Mãos amigas, artigo do padre Charles Borg

Alimentação é direito inalienável! Obvio enunciado, mas criminosamente negligenciado! No mundo e em nosso país! São 5 milhões de pessoas que morrem por ano por causa de insuficiência alimentar. O quadro trágico fica mais doloroso quando se conscientize que a cada minuto 10 pessoas perdem a vida por causa da fome! Em nosso país, estatísticas oficiais apontam 15% da população – 33 milhões de cidadãos – sofrendo com deficiência alimentar. A desumanidade da situação não permite indiferença.

Nem piegas compaixão! No caso do cristão, a passividade representa grave falta moral: tive fome e não me deu de comer! Nosso Senhor Jesus Cristo escolheu identificar-se à pessoas que a sociedade considera invisíveis, com o evidente propósito de convencer seus seguidores a compenetrar-se que o mandamento do amor fraterno – pilar e referência do cristianismo – obriga a enxergar e tomar posição diante do sofrimento do irmão.

Em seu aspecto mais leve, a insuficiência alimentar induz as pessoas trocarem a qualidade pela quantidade de alimentos. Escolhem-se alimentos que enchem a barriga, sem a necessária preocupação com nutrientes saudáveis. Dribla-se a fome, subtraindo o alimento nutriente. Aparece sinistro paradoxo: num país onde milhões passam fome outros tantos desfilam mórbida obesidade! Em sua forma mais aguda, a fome se apresenta como a agoniante luta por sobrevivência. Nesse contexto, abre-se caminho para o quadro da fome crônica, a desesperadora consciência que a fome de amanhã será mais doída que a fome de hoje. Pois se não tem como se alimentar hoje, tampouco se terá amanhã. A fome dói! Os calamitosos desdobramentos dessas situações no campo social, produtivo e escolar são evidentes. A fome humilha! O quadro de insuficiência alimentar representa, sem dúvida, a situação que mais avilta a dignidade humana.
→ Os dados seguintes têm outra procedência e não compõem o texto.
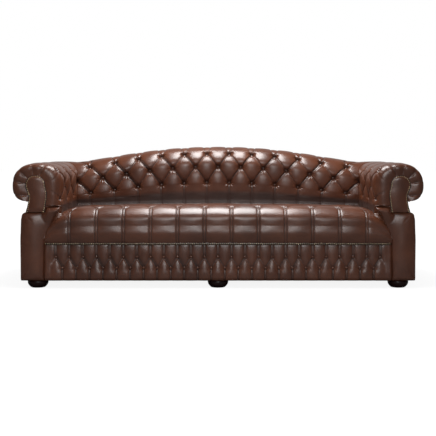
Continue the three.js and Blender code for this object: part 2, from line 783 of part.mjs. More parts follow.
function crossRails() {
  const near = postBack + clearance;
  const far = rollY + timber.postInset;
  const half = rail.crossWidth / 2;
  const top = railBottom + rail.crossHeight;
  const railAt = (x) => boxBetween([x - half, near, railBottom], [x + half, far, top]);
  addPiece("centre_cross_rail", boltBore(boltBore(railAt(0), 0, footFrontY), 0, footRearY), wood);
  eachSide((name, side) => addPiece(name + "_cross_rail", railAt(side * rollX * crossRailShare), wood));
}

function armTimber() {
  eachSide((name, side) => {
    const near = side * (rollX + postIn);
    const far = side * (rollX + timber.postInset);
    const low = Math.min(near, far);
    const high = Math.max(near, far);
    const top = topRailTop;
    addPiece(name + "_arm_front_post", boxBetween([low, postFront, railBottom], [high, postBack, top]), wood);
    const boardFront = frontY + facing.front + facing.thickness + clearance;
    const board = boxBetween([low, boardFront, facingBottom], [high, boardFront + boardThickness, top]);
    addPiece(name + "_facing_board", board, wood);
    const blockNear = postBack + clearance;
    const corner = boxBetween(
      [low, blockNear, railBottom],
      [high, blockNear + cornerBlock.length, railBottom + cornerBlock.height],
    );
    addPiece(name + "_corner_block", boltBore(corner, side * footX, footFrontY), wood);
    const rear = boxBetween([low, rollY + postIn, railBottom], [high, rollY + timber.postInset, top]);
    addPiece(name + "_rear_corner_post", boltBore(rear, side * footX, footRearY), wood);
    const topRail = boxBetween(
      [low, postBack + clearance, top - timber.topRailDepth],
      [high, rollY + postIn - clearance, top],
    );
    addPiece(name + "_arm_top_rail", topRail, wood);
    const sheetNear = side * (rollX + postIn);
    const sheetFar = side * (rollX + postIn + hessianThickness);
    const sheet = boxBetween(
      [Math.min(sheetNear, sheetFar), postBack + clearance, seatEndBase + lowerPadSetback],
      [Math.max(sheetNear, sheetFar), rollY + postIn - clearance, top - timber.topRailDepth - clearance],
    );
    addPiece(name + "_arm_hessian", sheet, hessian);
  });
}

function backTimber() {
  const reach = rollX + postIn - clearance;
  const bottom = topRailTop - timber.topRailDepth;
  const outline = humpedEdge(reach, bottom).concat(humpedEdge(reach, topRailTop).reverse());
  const near = rollY + postIn;
  addPiece("back_top_rail", boardBetween(outline, near, rollY + timber.postInset), wood);
  const low = seatEndBase + lowerPadSetback;
  const sheetTop = humpedEdge(reach, bottom).map(([x, z]) => [x, z - clearance]);
  const sheet = [[reach, low], [-reach, low]].reverse().concat(sheetTop.reverse());
  addPiece("back_hessian", boardBetween(sheet, near, near + hessianThickness), hessian);
  eachSide((name, side) => {
    const top = uprightColumns.map((column) => {
      const x = backColumnX(column);
      return [side * x, lifted(x, bottom) - clearance];
    });
    const foots = [[top[2][0], railBottom], [top[0][0], railBottom]];
    const face = near + hessianThickness + clearance;
    addPiece(name + "_back_upright", boardBetween(top.concat(foots), face, face + upright.depth), wood);
  });
}

// One spring: wire that swings from side to side between the front rail and the back rail.
function springWire(x, fromY, toY, z) {
  const loops = Math.round((toY - fromY) / springs.loopLength);
  const points = [new THREE.Vector3(x, fromY, z)];
  for (let turn = 0; turn < loops * 2; turn++) {
    const y = between(fromY, toY, (turn + 0.5) / (loops * 2));
    points.push(new THREE.Vector3(x + (turn % 2 ? -springs.swing : springs.swing), y, z));
  }
  points.push(new THREE.Vector3(x, toY, z));
  return wireThrough(points);
}

function wireThrough(points) {
  const radius = springs.wire / 2;
  const rings = points.map((point) => [[-1, -1], [1, -1], [1, 1], [-1, 1]].map(([across, up]) => (
    new THREE.Vector3(point.x + across * radius, point.y, point.z + up * radius)
  )));
  return ringSolid(rings, outlineOf([[-1, -1], [1, -1], [1, 1], [-1, 1]]));
}

function springUnit() {
  const z = railTop + clearance + springs.wire / 2;
  const fromY = (postFront + postBack) / 2;
  const toY = rollY + (railInner + railOuter) / 2;
  const deckReach = rollX + postIn - clearance;
  const first = springs.endMargin - deckReach;
  const spacing = (-2 * first) / (springCount - 1);
  let unit = null;
  for (let i = 0; i < springCount; i++) {
    const wire = asSolid(springWire(first + spacing * i, fromY, toY, z));
    unit = unit ? unit.add(wire) : wire;
  }
  const reach = -first + springs.swing;
  springTieShares.forEach((share) => {
    const y = between(fromY, toY, share);
    const radius = springs.wire / 2;
    unit = unit.add(asSolid(boxBetween([-reach, y - radius, z - radius], [reach, y + radius, z + radius])));
  });
  addPiece("seat_spring_unit", asGeometry(unit), steel);
  const deck = boxBetween(
    [-deckReach, postFront, deckBottom],
    [deckReach, rollY + postIn - clearance, deckBottom + deckThickness],
  );
  addPiece("seat_spring_cover", deck, hessian);
}

function covers() {
  addPiece("seat_pad", seatPad(), leather);
  addPiece("back_pad", backPad(), leather);
  addPiece("front_border", frontBorder(), leather);
  addPiece("back_border", alongBack(baseSection(), []), leather);
  addPiece("outside_back_panel", alongBack(outsideSection(), halfColumns()), leather);
  eachSide((name, side) => {
    addPiece(name + "_arm_pad", armPad(side), leather);
    addPiece(name + "_arm_block", armBlock(side), leather);
    addPiece(name + "_facing_panel", facingPanel(side), leather);
    addPiece(name + "_side_border", alongArm(baseSection(), side, postFront), leather);
    const panelFront = frontY + facing.front + facing.thickness + clearance;
    addPiece(name + "_outside_arm_panel", alongArm(outsideSection(), side, panelFront), leather);
    addPiece(name + "_facing_nails", facingNailBand(side), brass);
  });
}

function frontNailBand() {
  const far = frontY + border.face + seat.faceTuck - clearance;
  const half = nailBand.width / 2;
  const middleZ = borderTop + nailBand.rise;
  const band = boxBetween(
    [-(seatReach - nailBand.endMargin), far - nailBand.thickness, middleZ - half],
    [(seatReach - nailBand.endMargin), far, middleZ + half],
  );
  addPiece("front_nails", band, brass);
}

function footPlaces() {
  const places = [];
  [["front", footFrontY], ["rear", footRearY]].forEach(([row, y]) => {
    [["left", -footX], ["centre", 0], ["right", footX]].forEach(([where, x]) => {
      places.push({ name: where + "_" + row, x, y });
    });
  });
  return places;
}

function feet() {
  const top = railBottom - clearance;
  const bore = footBolt.radius + clearance;
  const profile = [
    [0, 0],
    [foot.sole, 0],
    [foot.waist + (foot.radius - foot.waist) / 2, footHeights.low],
    [foot.radius, footHeights.wide],
    [foot.waist, footHeights.high],
    [foot.neck, footHeights.neck],
    [foot.neck, top],
    [bore, top],
    [bore, footBolt.bottom - clearance],
    [0, footBolt.bottom - clearance],
  ];
  footPlaces().forEach(({ name, x, y }) => {
    const bun = new THREE.LatheGeometry(outlineOf(profile), footFaces).rotateX(Math.PI / 2);
    addPiece(name + "_foot", bun.translate(x, y, 0), darkWood);
    const bolt = uprightCylinder(footBolt.radius, x, y, footBolt.bottom, footBolt.top, boltFaces);
    addPiece(name + "_foot_bolt", bolt, steel);
  });
}

function dustCover() {
  const reach = rollX + railOuter - clearance;
  const bottom = railBottom - clearance - dustCoverThickness;
  const far = rollY + railOuter - clearance;
  let cover = asSolid(boxBetween([-reach, postFront, bottom], [reach, far, railBottom - clearance]));
  footPlaces().forEach(({ x, y }) => {
    const high = railBottom + cutOverrun;
    const hole = uprightCylinder(foot.neck + seam, x, y, bottom - cutOverrun, high, footFaces);
    cover = cover.subtract(asSolid(hole));
  });
  addPiece("dust_cover", asGeometry(cover), blackCloth);
}

baseRails();
crossRails();
armTimber();
backTimber();
springUnit();
covers();
frontNailBand();
feet();
dustCover();

export default sofa;
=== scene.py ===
import logging
import math
from dataclasses import dataclass, field
from enum import Enum
from typing import NamedTuple, Sequence

import bmesh
import bpy
import numpy as np
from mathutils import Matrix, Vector
from mathutils.geometry import tessellate_polygon


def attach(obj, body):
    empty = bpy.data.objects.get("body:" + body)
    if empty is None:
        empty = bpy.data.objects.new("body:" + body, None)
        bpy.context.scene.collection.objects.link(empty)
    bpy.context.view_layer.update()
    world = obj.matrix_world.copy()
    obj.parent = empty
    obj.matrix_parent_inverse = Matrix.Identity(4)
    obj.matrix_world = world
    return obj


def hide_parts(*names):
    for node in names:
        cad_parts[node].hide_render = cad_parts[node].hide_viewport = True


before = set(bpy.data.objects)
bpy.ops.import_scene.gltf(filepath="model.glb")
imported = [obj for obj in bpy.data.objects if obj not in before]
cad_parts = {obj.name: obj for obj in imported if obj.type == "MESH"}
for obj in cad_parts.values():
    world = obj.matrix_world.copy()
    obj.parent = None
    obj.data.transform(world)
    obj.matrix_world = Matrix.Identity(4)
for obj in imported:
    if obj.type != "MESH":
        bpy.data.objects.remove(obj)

# A camelback sofa in deep-buttoned leather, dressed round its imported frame. Metres, +Z up, the front faces -Y.
log = logging.getLogger("sofa")
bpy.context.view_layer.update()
BODY = "root"
SEED = 1871
QUARTER = math.pi / 2
# How far a cover stays back from the plane of its mitre
MITRE_GAP = 0.0003
# Even steps within one half pitch
STEPS = np.arange(12) / 12

Array = np.ndarray
Triple = tuple[float, float, float]
Colour = Triple
Profile = tuple[tuple[float, float], ...]
Material = bpy.types.Material
Object = bpy.types.Object
Socket = bpy.types.NodeSocket


class Slot(Enum):
    """The record's material slots of the pieces made here."""

    LEATHER = "leather"
    NAILS = "nails"
    FEET = "feet"


class Side(Enum):
    """The two sides, each with the sign of its place along the sofa."""

    LEFT = -1
    RIGHT = 1

    @property
    def word(self) -> str:
        """The side's name in the names of pieces."""
        return self.name.lower()


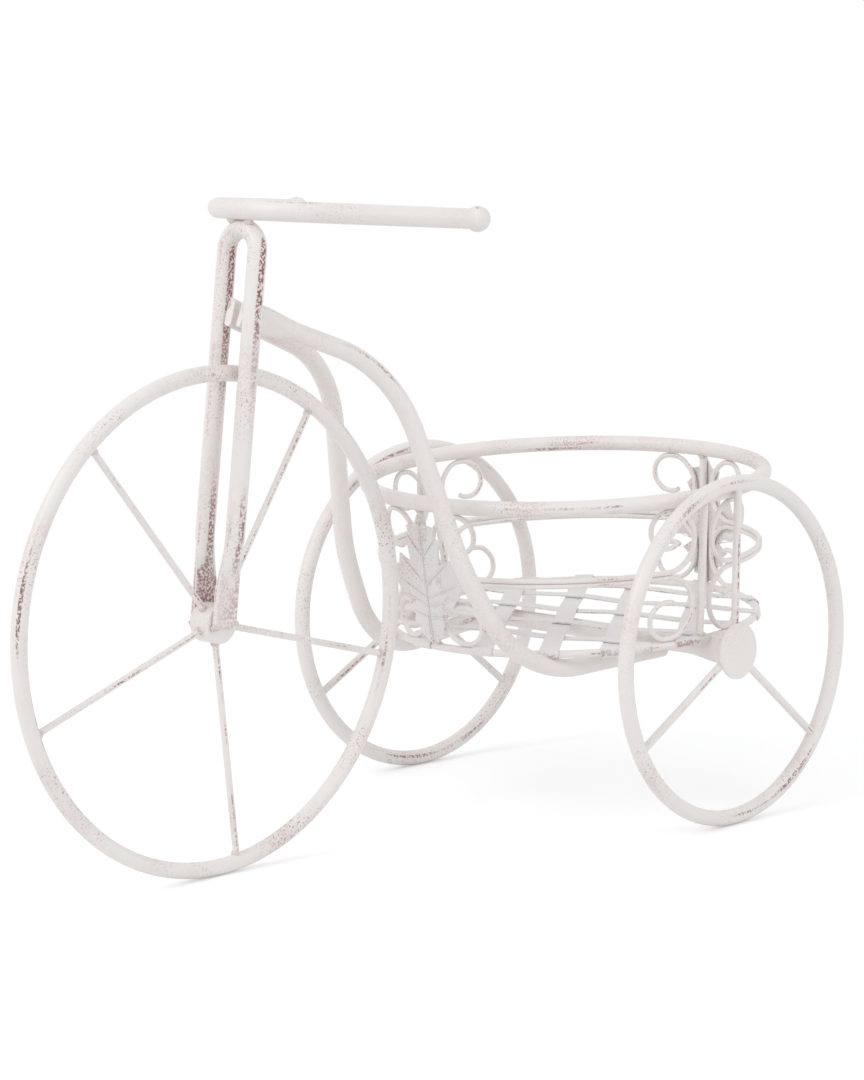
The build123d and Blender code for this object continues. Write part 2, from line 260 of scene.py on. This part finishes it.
# Specks: fine brown dots that gather in patches.
speck_group, start, end = new_group("Specks", [("Amount", "NodeSocketFloat", 0.5)])
where = place_node(speck_group)
dots = ramp_node(speck_group, noise_node(speck_group, where, 760, 3), 0.57, 0.66)
patches = ramp_node(speck_group, noise_node(speck_group, where, 15, 4), 0.42, 0.68)
end_mask(speck_group, end, start, dots, patches)

# Rubbed streaks: ragged lines along the side of a tube that faces one direction.
streak_group, start, end = new_group(
    "Rubbed_Streak",
    [
        ("Direction", "NodeSocketVector", (0, 0, 1)),
        ("Width", "NodeSocketFloat", 0.03),
        ("Amount", "NodeSocketFloat", 1.0),
        ("Stretch", "NodeSocketVector", (60, 60, 60)),
        ("Patch", "NodeSocketFloat", 9.0),
    ],
)
ragged_depth = 3.2
where = place_node(streak_group)
normal = streak_group.nodes.new("ShaderNodeNewGeometry").outputs["Normal"]
facing = vector_math_node(streak_group, "DOT_PRODUCT", normal, start.outputs["Direction"])
away = math_node(streak_group, "SUBTRACT", 1.0, facing["Value"])
away = math_node(streak_group, "DIVIDE", away, start.outputs["Width"])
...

Criminosa e imoral é esta situação de penúria diante da constatação – estatisticamente comprovada – que as sociedades, além de reunirem condições de produzirem nutrientes suficientes para satisfazer as necessidades alimentares da atual população mundial, ainda exibem o desplante do vergonhoso desperdício de alimentos. Um terço de boa comida acaba no lixo! Não é tão raro observar, que entre os privilegiados cidadãos que curtem o luxo de poder escolher o que comer, muitos ainda fazem do desperdício motivo de ostentação! Uma imoralidade! O cúmulo da irresponsabilidade! Organizações internacionais garantem ser perfeitamente possível produzir alimento bom e suficiente para satisfazer a necessidade básica de colocar comida decente no prato de cada ser humano. Basta inverter o infame processo de atrelar produção e distribuição de alimentos à interesses lucrativos. É ultrajante contemplar a cadeia produtiva de nutrientes refém da especulação financeira! Comida há, mas é inacessível porque muito cara para a grande maioria das pessoas. Indigna constatar que num país considerado celeiro, principal exportador de comida, nativos passam fome! Urge resgatar, como referência primeira, o respeito pela inerente dignidade de cada ser humano.

Neste desolador quadro de indigências e humilhações emerge potente fonte de esperança. A filantropia claramente aumentou! A solidariedade, particularmente entre as camadas pobres, ficou mais evidente! O cartaz que ilustra o tema da Campanha da Fraternidade deste ano apresenta eloquente apelo e oferece grave denúncia. Leis não matam fome. Mãos amigas, sim! Urge estimular e difundir o sentimento da humanidade. Iniciativas individuais são elogiáveis. Programas compensatórios são benéficos pontualmente. Compreende-se, todavia, que é preciso educar a solidariedade. Articulada e contínua, a caridade se torna mais eficiente. Fortalecer e apoiar as tantas entidades comprovadamente beneméritas e emancipatórias representa sólido contributo na inadiável campanha contra a indecente situação de fome! Mãos amigas alimentam!